_WHAT THE EXERCISE ASKS_. Copy every line of the material below word for word.
__________
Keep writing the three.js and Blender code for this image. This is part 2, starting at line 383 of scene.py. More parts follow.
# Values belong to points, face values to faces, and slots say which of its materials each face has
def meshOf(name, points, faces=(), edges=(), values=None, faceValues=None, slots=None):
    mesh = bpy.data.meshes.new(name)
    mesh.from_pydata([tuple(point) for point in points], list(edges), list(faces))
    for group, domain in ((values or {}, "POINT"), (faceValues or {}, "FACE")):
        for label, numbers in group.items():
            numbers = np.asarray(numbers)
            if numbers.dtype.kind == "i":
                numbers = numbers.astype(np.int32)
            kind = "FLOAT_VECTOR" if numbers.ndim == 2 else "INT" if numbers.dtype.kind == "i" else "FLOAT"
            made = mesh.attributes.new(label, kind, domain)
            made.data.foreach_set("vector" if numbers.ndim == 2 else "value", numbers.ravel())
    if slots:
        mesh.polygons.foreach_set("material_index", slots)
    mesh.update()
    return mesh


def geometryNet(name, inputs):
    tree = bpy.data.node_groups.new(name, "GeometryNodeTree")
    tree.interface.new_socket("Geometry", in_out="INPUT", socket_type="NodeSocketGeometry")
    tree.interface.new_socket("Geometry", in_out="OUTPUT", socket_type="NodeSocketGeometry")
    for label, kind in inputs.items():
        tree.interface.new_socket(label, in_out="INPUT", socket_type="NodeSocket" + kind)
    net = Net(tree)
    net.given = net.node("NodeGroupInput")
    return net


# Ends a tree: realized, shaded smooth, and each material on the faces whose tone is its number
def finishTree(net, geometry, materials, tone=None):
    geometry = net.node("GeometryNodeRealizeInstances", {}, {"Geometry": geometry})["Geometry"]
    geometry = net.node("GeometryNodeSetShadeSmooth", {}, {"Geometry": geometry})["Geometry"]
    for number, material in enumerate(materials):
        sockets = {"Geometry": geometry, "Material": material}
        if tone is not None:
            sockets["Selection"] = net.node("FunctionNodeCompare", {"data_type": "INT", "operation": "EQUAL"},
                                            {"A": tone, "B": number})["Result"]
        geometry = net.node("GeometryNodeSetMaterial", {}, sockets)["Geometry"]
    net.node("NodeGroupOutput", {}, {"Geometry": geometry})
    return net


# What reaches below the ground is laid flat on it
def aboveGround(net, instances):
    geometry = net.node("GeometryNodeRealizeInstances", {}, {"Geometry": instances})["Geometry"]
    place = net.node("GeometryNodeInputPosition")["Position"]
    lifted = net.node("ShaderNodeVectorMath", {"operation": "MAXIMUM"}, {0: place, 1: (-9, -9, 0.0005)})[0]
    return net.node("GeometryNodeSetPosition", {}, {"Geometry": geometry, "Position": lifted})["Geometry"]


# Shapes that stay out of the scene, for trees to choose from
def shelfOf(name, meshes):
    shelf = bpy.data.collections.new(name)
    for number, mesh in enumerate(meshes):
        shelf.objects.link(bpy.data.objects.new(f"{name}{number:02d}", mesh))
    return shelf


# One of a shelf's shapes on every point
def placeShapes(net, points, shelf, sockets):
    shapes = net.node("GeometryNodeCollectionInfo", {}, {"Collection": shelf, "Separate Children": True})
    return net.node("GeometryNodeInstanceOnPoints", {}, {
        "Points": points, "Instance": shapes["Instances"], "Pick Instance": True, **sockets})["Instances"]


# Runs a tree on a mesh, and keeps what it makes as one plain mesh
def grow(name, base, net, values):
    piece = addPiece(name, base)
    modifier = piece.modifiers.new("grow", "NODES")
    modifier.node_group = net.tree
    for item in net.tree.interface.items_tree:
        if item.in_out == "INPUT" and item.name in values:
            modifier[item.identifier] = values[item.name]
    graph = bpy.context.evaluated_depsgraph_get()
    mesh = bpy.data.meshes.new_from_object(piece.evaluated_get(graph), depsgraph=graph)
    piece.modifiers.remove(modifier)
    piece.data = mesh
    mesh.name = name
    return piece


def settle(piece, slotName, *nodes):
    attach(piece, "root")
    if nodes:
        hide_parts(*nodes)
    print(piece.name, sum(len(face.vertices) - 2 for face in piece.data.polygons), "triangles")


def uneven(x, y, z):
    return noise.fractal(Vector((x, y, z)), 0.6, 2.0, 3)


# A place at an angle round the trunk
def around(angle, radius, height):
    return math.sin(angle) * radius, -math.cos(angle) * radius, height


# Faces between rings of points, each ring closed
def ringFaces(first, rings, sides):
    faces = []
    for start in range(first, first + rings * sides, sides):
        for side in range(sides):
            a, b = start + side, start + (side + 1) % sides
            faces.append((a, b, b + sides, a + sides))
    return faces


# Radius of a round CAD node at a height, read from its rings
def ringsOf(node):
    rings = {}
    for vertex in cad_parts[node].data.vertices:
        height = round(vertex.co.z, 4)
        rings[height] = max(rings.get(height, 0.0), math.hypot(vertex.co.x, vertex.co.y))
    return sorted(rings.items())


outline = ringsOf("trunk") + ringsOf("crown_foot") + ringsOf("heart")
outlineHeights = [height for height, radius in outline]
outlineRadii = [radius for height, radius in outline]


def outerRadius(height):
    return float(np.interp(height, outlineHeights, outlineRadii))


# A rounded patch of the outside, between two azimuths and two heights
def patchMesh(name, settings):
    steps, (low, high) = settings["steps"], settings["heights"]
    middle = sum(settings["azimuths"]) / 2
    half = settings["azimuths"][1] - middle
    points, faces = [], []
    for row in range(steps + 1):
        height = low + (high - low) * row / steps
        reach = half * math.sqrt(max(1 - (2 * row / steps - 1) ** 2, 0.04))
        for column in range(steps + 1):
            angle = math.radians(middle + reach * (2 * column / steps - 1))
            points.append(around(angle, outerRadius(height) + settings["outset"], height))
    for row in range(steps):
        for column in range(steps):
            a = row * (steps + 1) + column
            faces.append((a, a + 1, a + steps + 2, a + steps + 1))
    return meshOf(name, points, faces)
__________
_OUTPUT OF THE EXERCISE_.
Keep writing the three.js and Blender code for this image. This is part 2, starting at line 383 of scene.py. More parts follow.
# Values belong to points, face values to faces, and slots say which of its materials each face has
def meshOf(name, points, faces=(), edges=(), values=None, faceValues=None, slots=None):
    mesh = bpy.data.meshes.new(name)
    mesh.from_pydata([tuple(point) for point in points], list(edges), list(faces))
    for group, domain in ((values or {}, "POINT"), (faceValues or {}, "FACE")):
        for label, numbers in group.items():
            numbers = np.asarray(numbers)
            if numbers.dtype.kind == "i":
                numbers = numbers.astype(np.int32)
            kind = "FLOAT_VECTOR" if numbers.ndim == 2 else "INT" if numbers.dtype.kind == "i" else "FLOAT"
            made = mesh.attributes.new(label, kind, domain)
            made.data.foreach_set("vector" if numbers.ndim == 2 else "value", numbers.ravel())
    if slots:
        mesh.polygons.foreach_set("material_index", slots)
    mesh.update()
    return mesh


def geometryNet(name, inputs):
    tree = bpy.data.node_groups.new(name, "GeometryNodeTree")
    tree.interface.new_socket("Geometry", in_out="INPUT", socket_type="NodeSocketGeometry")
    tree.interface.new_socket("Geometry", in_out="OUTPUT", socket_type="NodeSocketGeometry")
    for label, kind in inputs.items():
        tree.interface.new_socket(label, in_out="INPUT", socket_type="NodeSocket" + kind)
    net = Net(tree)
    net.given = net.node("NodeGroupInput")
    return net


# Ends a tree: realized, shaded smooth, and each material on the faces whose tone is its number
def finishTree(net, geometry, materials, tone=None):
    geometry = net.node("GeometryNodeRealizeInstances", {}, {"Geometry": geometry})["Geometry"]
    geometry = net.node("GeometryNodeSetShadeSmooth", {}, {"Geometry": geometry})["Geometry"]
    for number, material in enumerate(materials):
        sockets = {"Geometry": geometry, "Material": material}
        if tone is not None:
            sockets["Selection"] = net.node("FunctionNodeCompare", {"data_type": "INT", "operation": "EQUAL"},
                                            {"A": tone, "B": number})["Result"]
        geometry = net.node("GeometryNodeSetMaterial", {}, sockets)["Geometry"]
    net.node("NodeGroupOutput", {}, {"Geometry": geometry})
    return net


# What reaches below the ground is laid flat on it
def aboveGround(net, instances):
    geometry = net.node("GeometryNodeRealizeInstances", {}, {"Geometry": instances})["Geometry"]
    place = net.node("GeometryNodeInputPosition")["Position"]
    lifted = net.node("ShaderNodeVectorMath", {"operation": "MAXIMUM"}, {0: place, 1: (-9, -9, 0.0005)})[0]
    return net.node("GeometryNodeSetPosition", {}, {"Geometry": geometry, "Position": lifted})["Geometry"]


# Shapes that stay out of the scene, for trees to choose from
def shelfOf(name, meshes):
    shelf = bpy.data.collections.new(name)
    for number, mesh in enumerate(meshes):
        shelf.objects.link(bpy.data.objects.new(f"{name}{number:02d}", mesh))
    return shelf


# One of a shelf's shapes on every point
def placeShapes(net, points, shelf, sockets):
    shapes = net.node("GeometryNodeCollectionInfo", {}, {"Collection": shelf, "Separate Children": True})
    return net.node("GeometryNodeInstanceOnPoints", {}, {
        "Points": points, "Instance": shapes["Instances"], "Pick Instance": True, **sockets})["Instances"]


# Runs a tree on a mesh, and keeps what it makes as one plain mesh
def grow(name, base, net, values):
    piece = addPiece(name, base)
    modifier = piece.modifiers.new("grow", "NODES")
    modifier.node_group = net.tree
    for item in net.tree.interface.items_tree:
        if item.in_out == "INPUT" and item.name in values:
            modifier[item.identifier] = values[item.name]
    graph = bpy.context.evaluated_depsgraph_get()
    mesh = bpy.data.meshes.new_from_object(piece.evaluated_get(graph), depsgraph=graph)
    piece.modifiers.remove(modifier)
    piece.data = mesh
    mesh.name = name
    return piece


def settle(piece, slotName, *nodes):
    attach(piece, "root")
    if nodes:
        hide_parts(*nodes)
    print(piece.name, sum(len(face.vertices) - 2 for face in piece.data.polygons), "triangles")


def uneven(x, y, z):
    return noise.fractal(Vector((x, y, z)), 0.6, 2.0, 3)


# A place at an angle round the trunk
def around(angle, radius, height):
    return math.sin(angle) * radius, -math.cos(angle) * radius, height


# Faces between rings of points, each ring closed
def ringFaces(first, rings, sides):
    faces = []
    for start in range(first, first + rings * sides, sides):
        for side in range(sides):
            a, b = start + side, start + (side + 1) % sides
            faces.append((a, b, b + sides, a + sides))
    return faces


# Radius of a round CAD node at a height, read from its rings
def ringsOf(node):
    rings = {}
    for vertex in cad_parts[node].data.vertices:
        height = round(vertex.co.z, 4)
        rings[height] = max(rings.get(height, 0.0), math.hypot(vertex.co.x, vertex.co.y))
    return sorted(rings.items())


outline = ringsOf("trunk") + ringsOf("crown_foot") + ringsOf("heart")
outlineHeights = [height for height, radius in outline]
outlineRadii = [radius for height, radius in outline]


def outerRadius(height):
    return float(np.interp(height, outlineHeights, outlineRadii))


# A rounded patch of the outside, between two azimuths and two heights
def patchMesh(name, settings):
    steps, (low, high) = settings["steps"], settings["heights"]
    middle = sum(settings["azimuths"]) / 2
    half = settings["azimuths"][1] - middle
    points, faces = [], []
    for row in range(steps + 1):
        height = low + (high - low) * row / steps
        reach = half * math.sqrt(max(1 - (2 * row / steps - 1) ** 2, 0.04))
        for column in range(steps + 1):
            angle = math.radians(middle + reach * (2 * column / steps - 1))
            points.append(around(angle, outerRadius(height) + settings["outset"], height))
    for row in range(steps):
        for column in range(steps):
            a = row * (steps + 1) + column
            faces.append((a, a + 1, a + steps + 2, a + steps + 1))
    return meshOf(name, points, faces)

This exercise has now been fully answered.